- _What you are asked to do_
From the records below, extract only the lines running from the line with "Reconstruct the object" to the line with "# of the footprint, on", both lines included, reproducing them exactly.

- _Data records_
☆ ☆ ☆ ☆ ☆ ☆ ☆

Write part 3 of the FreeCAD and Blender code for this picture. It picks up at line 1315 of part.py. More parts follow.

☆ ☆ ☆ ☆ ☆ ☆ ☆

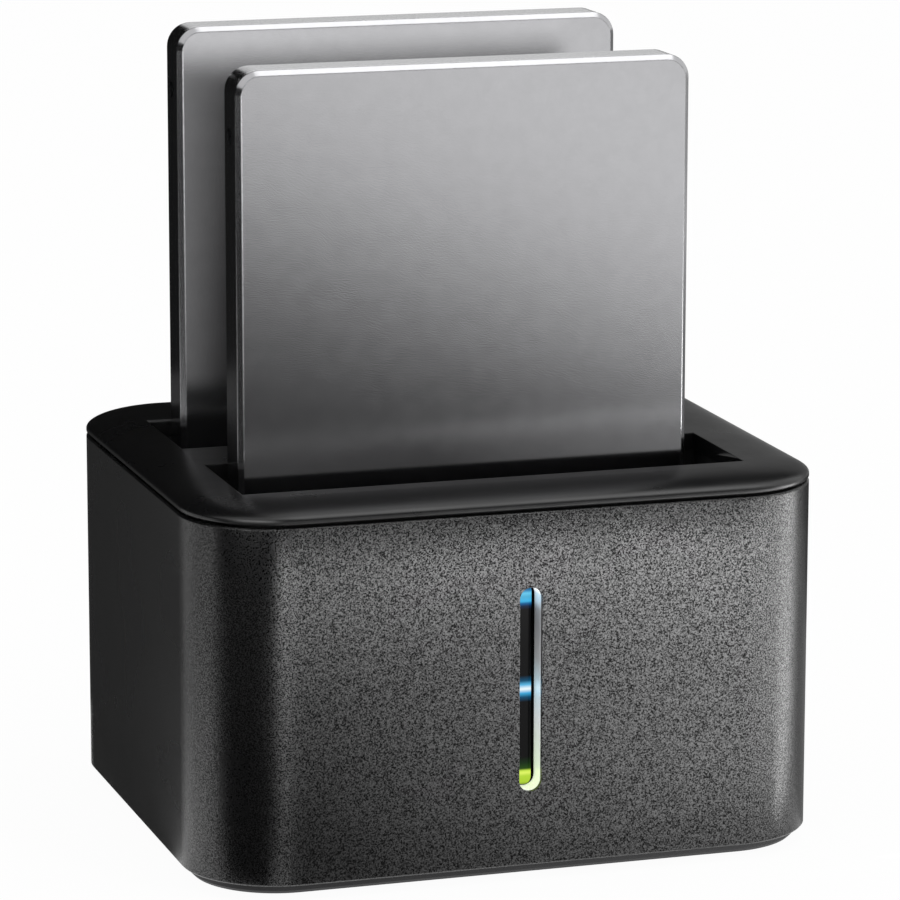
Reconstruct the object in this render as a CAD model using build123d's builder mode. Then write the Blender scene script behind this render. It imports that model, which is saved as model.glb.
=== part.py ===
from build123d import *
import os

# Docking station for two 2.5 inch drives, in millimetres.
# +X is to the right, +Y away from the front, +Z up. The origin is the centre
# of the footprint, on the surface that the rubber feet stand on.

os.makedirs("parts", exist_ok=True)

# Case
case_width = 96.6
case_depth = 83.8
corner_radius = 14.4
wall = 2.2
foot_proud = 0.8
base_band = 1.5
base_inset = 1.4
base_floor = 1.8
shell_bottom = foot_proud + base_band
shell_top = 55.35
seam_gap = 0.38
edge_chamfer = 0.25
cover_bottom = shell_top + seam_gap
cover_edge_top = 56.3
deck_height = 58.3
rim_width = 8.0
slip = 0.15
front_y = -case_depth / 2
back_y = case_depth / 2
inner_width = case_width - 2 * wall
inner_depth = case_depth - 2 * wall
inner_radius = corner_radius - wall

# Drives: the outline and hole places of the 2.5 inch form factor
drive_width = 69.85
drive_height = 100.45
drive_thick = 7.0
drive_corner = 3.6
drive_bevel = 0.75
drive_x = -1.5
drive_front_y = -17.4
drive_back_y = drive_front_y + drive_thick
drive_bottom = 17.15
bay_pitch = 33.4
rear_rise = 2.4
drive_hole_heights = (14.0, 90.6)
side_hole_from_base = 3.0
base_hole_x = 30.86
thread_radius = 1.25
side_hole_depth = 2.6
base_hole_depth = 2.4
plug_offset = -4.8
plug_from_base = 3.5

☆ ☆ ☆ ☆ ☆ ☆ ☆

- _Result of this task_
Reconstruct the object in this render as a CAD model using build123d's builder mode. Then write the Blender scene script behind this render. It imports that model, which is saved as model.glb.
=== part.py ===
from build123d import *
import os

# Docking station for two 2.5 inch drives, in millimetres.
# +X is to the right, +Y away from the front, +Z up. The origin is the centre
# of the footprint, on the surface that the rubber feet stand on.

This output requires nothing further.